“What’s it supposed to be?” I asked.
“It’s not what it is; it’s how the art makes you feel.”
“The painting makes me feel like the artist is confused.”
Sundog laughed and scratched the side of his face, leaving a bluish-gray blotch on his cheek. “Confusion is like curiosity—it reminds us we’re alive. To not feel confused means we no longer care. Not caring is death.”
He reached into the tent behind him, pulled out another large piece of paper, and set it down in front of me. “Try using the paint to express yourself.”
I shrugged and pressed my hand onto his palette, then pressed it on the center of my paper. When I pulled away, my handprint looked small, like a child had made it. It made me think of being a little kid and tracing my hand to make turkeys for Thanksgiving.
“What do you see?” Sundog asked.
“My handprint,” I said.
“And what do you feel?”
“Nothing. Not everything has meaning, you know.”
I got more paint on my hand and ran it across the paper, smearing the handprint and making it into nothing.
“Have you ever felt like you were wrong about everything you thought you knew?” I asked Sundog.
He added some paint to the white parts of my paper. “Growth comes from questioning our own hearts. But unrelenting self-doubt can lead you astray.”
I wasn’t sure that qualified as an answer. “I don’t know what that means.”

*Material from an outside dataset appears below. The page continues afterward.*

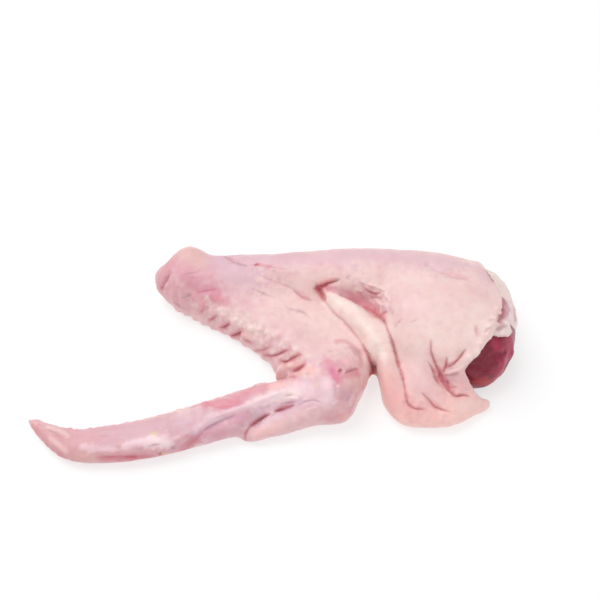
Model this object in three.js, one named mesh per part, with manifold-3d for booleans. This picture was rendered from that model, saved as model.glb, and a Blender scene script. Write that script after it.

“Your perception of the world is your own. No one can take it from you. Don’t let fear overwhelm what you know to be real.”
I thought of Lizzie in the woods, howling at the full moon, learning how to be a werewolf.
“But what if I’m wrong about what I think is real?”
“If you believe it, then it can’t be wrong.”
“Thanks for the advice.” I pushed my piece of paper toward Sundog. “You finish it.”
On my way into the house, I passed Timothy Leary curled up in a patch of sunlight. I patted her on the head, forgetting the paint on my hand. She craned her neck toward me for more affection. She didn’t mind the streaks of color I’d left on her fur. Unlike me, she didn’t see it as a mess.
Chapter 20
Day Thirty-Seven
I was at the sink washing my hands when Mychelle Adler left a bathroom stall, which I thought was pretty awful timing, especially first thing on Monday morning.
“Well, look who it is,” Mychelle said. “I’m glad you’re not still feeling under the weather.”
“And I’m glad you were so concerned about my health.”
I finished rinsing my hands quickly so I could get out of there, but Mychelle stepped between me and the paper towels.
“What were you doing at that party? Besides getting sloppy and embarrassing yourself, I mean.”
I’d had enough of Mychelle. I was sick of her ruining my days. I was sick of having to dodge her because I didn’t know what she’d say and how much it might hurt my feelings. What made her think it was OK to be so horrible to people?
“Wow,” I snapped. “I’m being called sloppy by a girl who’s gotten wasted at parties and spread her legs for half the football team since eighth grade.”
Mychelle looked like I’d slapped her. She took a step toward me, and I took a step back.
“If you want to have a cat fight, wash your hands first. You just came from the toilet, and you’ve already spread enough diseases to the senior class.”
“You can’t talk to me like that,” Mychelle said, but she didn’t step any closer.
“No. It’s the other way around. I’ve spent four years avoiding you in the halls because you only feel good about yourself when you make bitchy remarks to me. But guess what? I don’t care anymore. The difference between me and you is that I don’t have anything to lose. So say whatever you want to. Just know that you’ll be getting a response.”
For a moment, the bathroom was dead silent. Then Mychelle said, “Go to hell, Hawthorn.”
I laughed. “I’m already in hell. Welcome to Griffin Mills High School.”
I pushed past Mychelle and out into the hallway. For a Monday morning, I was feeling pretty OK.
? ? ?
The feeling only lasted until lunchtime. Up until then, I was so busy replaying my victory over Mychelle that I didn’t worry that people were making fun of me for throwing up at the party. I didn’t even care about all of the stuff I was hearing about homecoming, because everyone was just concerned with what they were going to wear and where’d they’d have after-parties, and no one was thinking about how I was a loser because I didn’t have a date. Maybe. Probably.
My good mood disappeared at lunch when Emily didn’t show up behind the gym.
I ate my food slowly, thinking maybe she was late because she got caught talking to her third period teacher or something. It had happened before. But when my food was gone and lunch period was halfway over, I was pretty sure Emily wasn’t going to show.